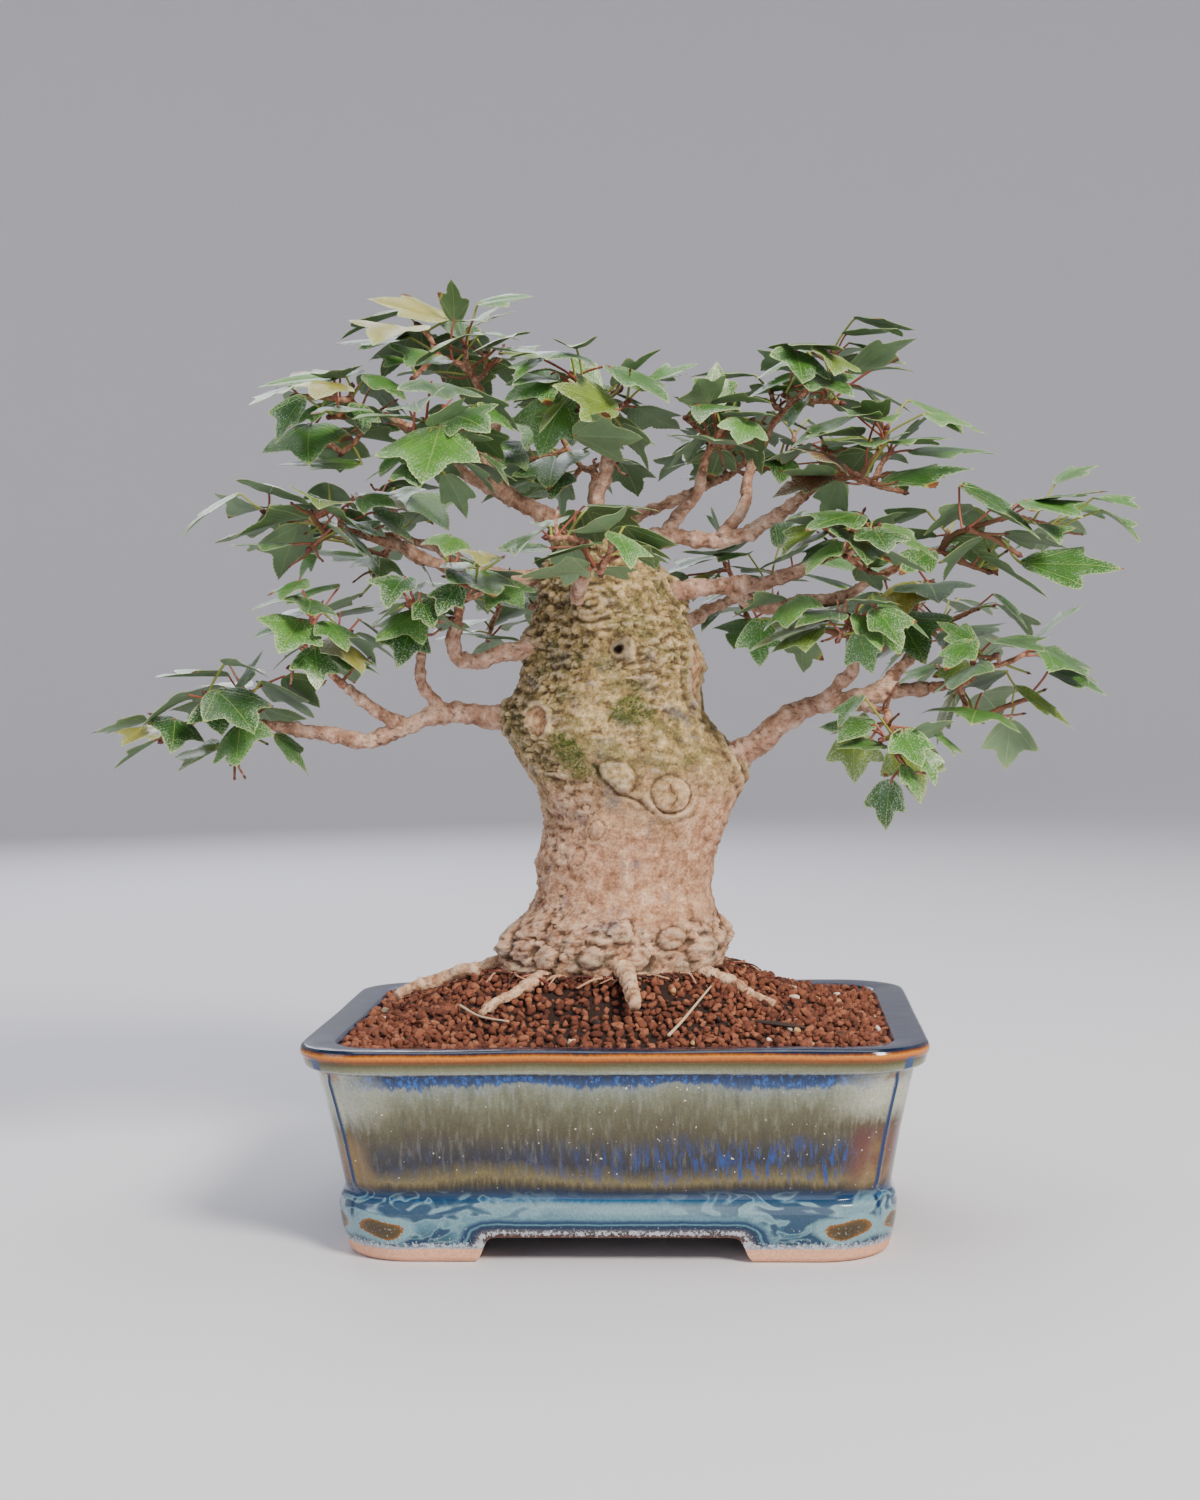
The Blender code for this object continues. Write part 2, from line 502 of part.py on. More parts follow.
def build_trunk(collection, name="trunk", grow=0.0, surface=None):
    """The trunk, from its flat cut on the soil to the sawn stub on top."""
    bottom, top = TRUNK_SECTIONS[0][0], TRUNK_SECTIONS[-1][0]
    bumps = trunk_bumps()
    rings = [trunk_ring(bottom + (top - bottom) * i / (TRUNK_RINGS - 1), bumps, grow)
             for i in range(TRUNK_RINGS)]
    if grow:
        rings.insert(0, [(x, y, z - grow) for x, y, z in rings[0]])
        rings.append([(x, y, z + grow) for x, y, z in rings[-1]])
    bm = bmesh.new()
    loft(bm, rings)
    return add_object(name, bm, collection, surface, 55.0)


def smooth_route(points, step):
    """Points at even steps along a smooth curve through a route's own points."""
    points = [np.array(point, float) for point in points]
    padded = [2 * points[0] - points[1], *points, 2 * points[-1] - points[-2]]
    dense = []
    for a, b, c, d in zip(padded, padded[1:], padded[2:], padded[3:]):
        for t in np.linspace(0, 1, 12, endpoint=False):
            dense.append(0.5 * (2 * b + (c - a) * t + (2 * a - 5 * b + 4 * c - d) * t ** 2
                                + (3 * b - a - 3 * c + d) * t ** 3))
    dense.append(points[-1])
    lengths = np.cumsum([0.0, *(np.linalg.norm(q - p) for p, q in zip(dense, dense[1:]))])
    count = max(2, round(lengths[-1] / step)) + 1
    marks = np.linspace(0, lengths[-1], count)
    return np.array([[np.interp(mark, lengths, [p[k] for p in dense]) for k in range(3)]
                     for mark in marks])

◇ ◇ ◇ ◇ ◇

Quote the listing in full, please, keeping every line exact.

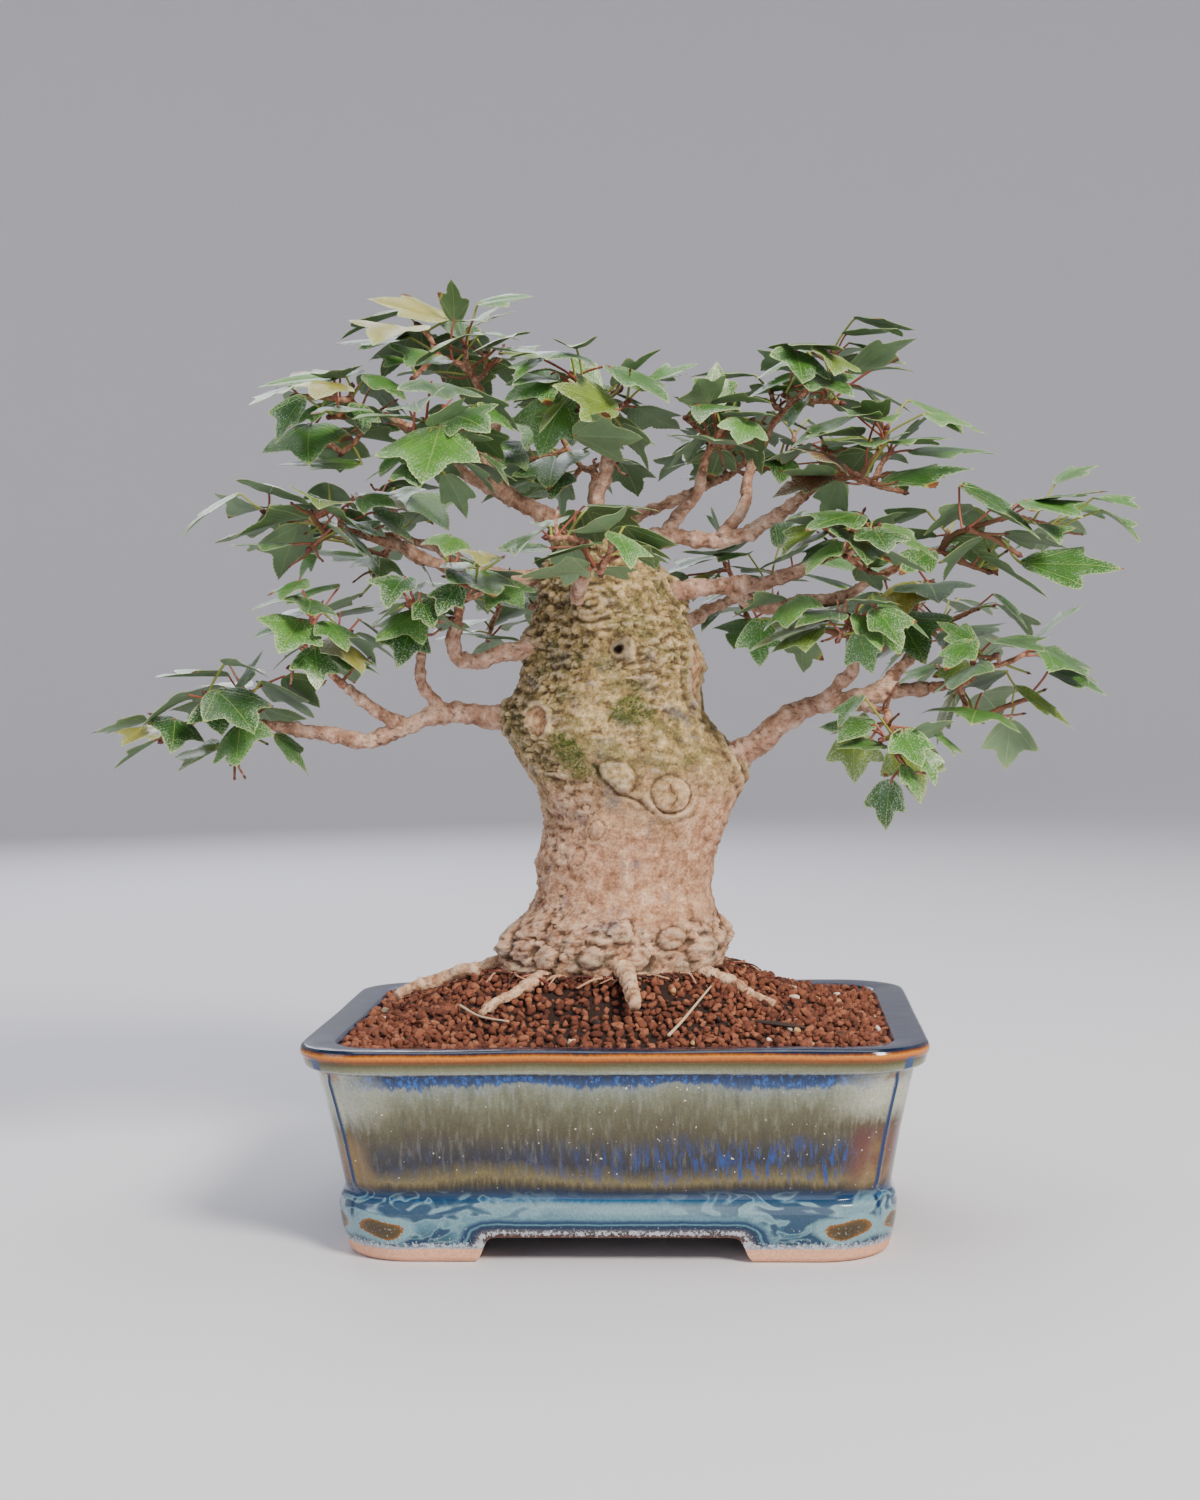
The Blender code for this object continues. Write part 2, from line 502 of part.py on. More parts follow.
def build_trunk(collection, name="trunk", grow=0.0, surface=None):
    """The trunk, from its flat cut on the soil to the sawn stub on top."""
    bottom, top = TRUNK_SECTIONS[0][0], TRUNK_SECTIONS[-1][0]
    bumps = trunk_bumps()
    rings = [trunk_ring(bottom + (top - bottom) * i / (TRUNK_RINGS - 1), bumps, grow)
             for i in range(TRUNK_RINGS)]
    if grow:
        rings.insert(0, [(x, y, z - grow) for x, y, z in rings[0]])
        rings.append([(x, y, z + grow) for x, y, z in rings[-1]])
    bm = bmesh.new()
    loft(bm, rings)
    return add_object(name, bm, collection, surface, 55.0)


def smooth_route(points, step):
    """Points at even steps along a smooth curve through a route's own points."""
    points = [np.array(point, float) for point in points]
    padded = [2 * points[0] - points[1], *points, 2 * points[-1] - points[-2]]
    dense = []
    for a, b, c, d in zip(padded, padded[1:], padded[2:], padded[3:]):
        for t in np.linspace(0, 1, 12, endpoint=False):
            dense.append(0.5 * (2 * b + (c - a) * t + (2 * a - 5 * b + 4 * c - d) * t ** 2
                                + (3 * b - a - 3 * c + d) * t ** 3))
    dense.append(points[-1])
    lengths = np.cumsum([0.0, *(np.linalg.norm(q - p) for p, q in zip(dense, dense[1:]))])
    count = max(2, round(lengths[-1] / step)) + 1
    marks = np.linspace(0, lengths[-1], count)
    return np.array([[np.interp(mark, lengths, [p[k] for p in dense]) for k in range(3)]
                     for mark in marks])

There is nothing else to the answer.